Requirement:
Give back all the data exactly, line by line.
+ + + + + + +
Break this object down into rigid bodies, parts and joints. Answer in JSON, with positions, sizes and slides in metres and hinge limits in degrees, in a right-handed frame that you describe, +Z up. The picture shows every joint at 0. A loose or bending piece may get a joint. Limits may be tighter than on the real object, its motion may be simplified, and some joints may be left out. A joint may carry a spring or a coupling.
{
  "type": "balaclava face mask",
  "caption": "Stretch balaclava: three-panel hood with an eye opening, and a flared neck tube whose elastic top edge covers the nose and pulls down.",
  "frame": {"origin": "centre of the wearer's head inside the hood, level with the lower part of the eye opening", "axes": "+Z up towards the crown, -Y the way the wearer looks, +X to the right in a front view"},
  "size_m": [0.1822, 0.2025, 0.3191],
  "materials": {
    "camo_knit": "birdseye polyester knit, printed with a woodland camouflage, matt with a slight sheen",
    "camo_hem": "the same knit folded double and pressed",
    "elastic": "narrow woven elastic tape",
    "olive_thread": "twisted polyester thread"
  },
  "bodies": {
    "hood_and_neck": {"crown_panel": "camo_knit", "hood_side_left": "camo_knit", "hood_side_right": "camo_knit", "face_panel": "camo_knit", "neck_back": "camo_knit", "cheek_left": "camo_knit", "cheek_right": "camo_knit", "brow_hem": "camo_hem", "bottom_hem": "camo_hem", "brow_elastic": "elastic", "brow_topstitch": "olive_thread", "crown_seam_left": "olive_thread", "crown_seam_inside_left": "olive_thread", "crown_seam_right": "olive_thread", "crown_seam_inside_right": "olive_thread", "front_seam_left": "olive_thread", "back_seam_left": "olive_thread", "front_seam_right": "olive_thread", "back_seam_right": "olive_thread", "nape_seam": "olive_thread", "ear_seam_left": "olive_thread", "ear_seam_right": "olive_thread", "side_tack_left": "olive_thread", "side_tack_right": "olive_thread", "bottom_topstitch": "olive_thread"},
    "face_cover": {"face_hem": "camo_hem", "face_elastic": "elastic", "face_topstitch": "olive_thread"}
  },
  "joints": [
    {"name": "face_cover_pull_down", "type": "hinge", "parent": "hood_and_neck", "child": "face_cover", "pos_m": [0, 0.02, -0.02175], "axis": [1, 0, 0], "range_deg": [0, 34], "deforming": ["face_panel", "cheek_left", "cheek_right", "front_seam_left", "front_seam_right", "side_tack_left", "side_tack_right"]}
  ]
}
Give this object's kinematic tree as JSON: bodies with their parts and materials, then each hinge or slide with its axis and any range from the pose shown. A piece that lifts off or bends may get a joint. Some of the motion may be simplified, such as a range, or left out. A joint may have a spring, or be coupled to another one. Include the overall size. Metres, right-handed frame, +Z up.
+ + + + + + +
Output for this task:
Break this object down into rigid bodies, parts and joints. Answer in JSON, with positions, sizes and slides in metres and hinge limits in degrees, in a right-handed frame that you describe, +Z up. The picture shows every joint at 0. A loose or bending piece may get a joint. Limits may be tighter than on the real object, its motion may be simplified, and some joints may be left out. A joint may carry a spring or a coupling.
{
  "type": "balaclava face mask",
  "caption": "Stretch balaclava: three-panel hood with an eye opening, and a flared neck tube whose elastic top edge covers the nose and pulls down.",
  "frame": {"origin": "centre of the wearer's head inside the hood, level with the lower part of the eye opening", "axes": "+Z up towards the crown, -Y the way the wearer looks, +X to the right in a front view"},
  "size_m": [0.1822, 0.2025, 0.3191],
  "materials": {
    "camo_knit": "birdseye polyester knit, printed with a woodland camouflage, matt with a slight sheen",
    "camo_hem": "the same knit folded double and pressed",
    "elastic": "narrow woven elastic tape",
    "olive_thread": "twisted polyester thread"
  },
  "bodies": {
    "hood_and_neck": {"crown_panel": "camo_knit", "hood_side_left": "camo_knit", "hood_side_right": "camo_knit", "face_panel": "camo_knit", "neck_back": "camo_knit", "cheek_left": "camo_knit", "cheek_right": "camo_knit", "brow_hem": "camo_hem", "bottom_hem": "camo_hem", "brow_elastic": "elastic", "brow_topstitch": "olive_thread", "crown_seam_left": "olive_thread", "crown_seam_inside_left": "olive_thread", "crown_seam_right": "olive_thread", "crown_seam_inside_right": "olive_thread", "front_seam_left": "olive_thread", "back_seam_left": "olive_thread", "front_seam_right": "olive_thread", "back_seam_right": "olive_thread", "nape_seam": "olive_thread", "ear_seam_left": "olive_thread", "ear_seam_right": "olive_thread", "side_tack_left": "olive_thread", "side_tack_right": "olive_thread", "bottom_topstitch": "olive_thread"},
    "face_cover": {"face_hem": "camo_hem", "face_elastic": "elastic", "face_topstitch": "olive_thread"}
  },
  "joints": [
    {"name": "face_cover_pull_down", "type": "hinge", "parent": "hood_and_neck", "child": "face_cover", "pos_m": [0, 0.02, -0.02175], "axis": [1, 0, 0], "range_deg": [0, 34], "deforming": ["face_panel", "cheek_left", "cheek_right", "front_seam_left", "front_seam_right", "side_tack_left", "side_tack_right"]}
  ]
}
Give this object's kinematic tree as JSON: bodies with their parts and materials, then each hinge or slide with its axis and any range from the pose shown. A piece that lifts off or bends may get a joint. Some of the motion may be simplified, such as a range, or left out. A joint may have a spring, or be coupled to another one. Include the overall size. Metres, right-handed frame, +Z up.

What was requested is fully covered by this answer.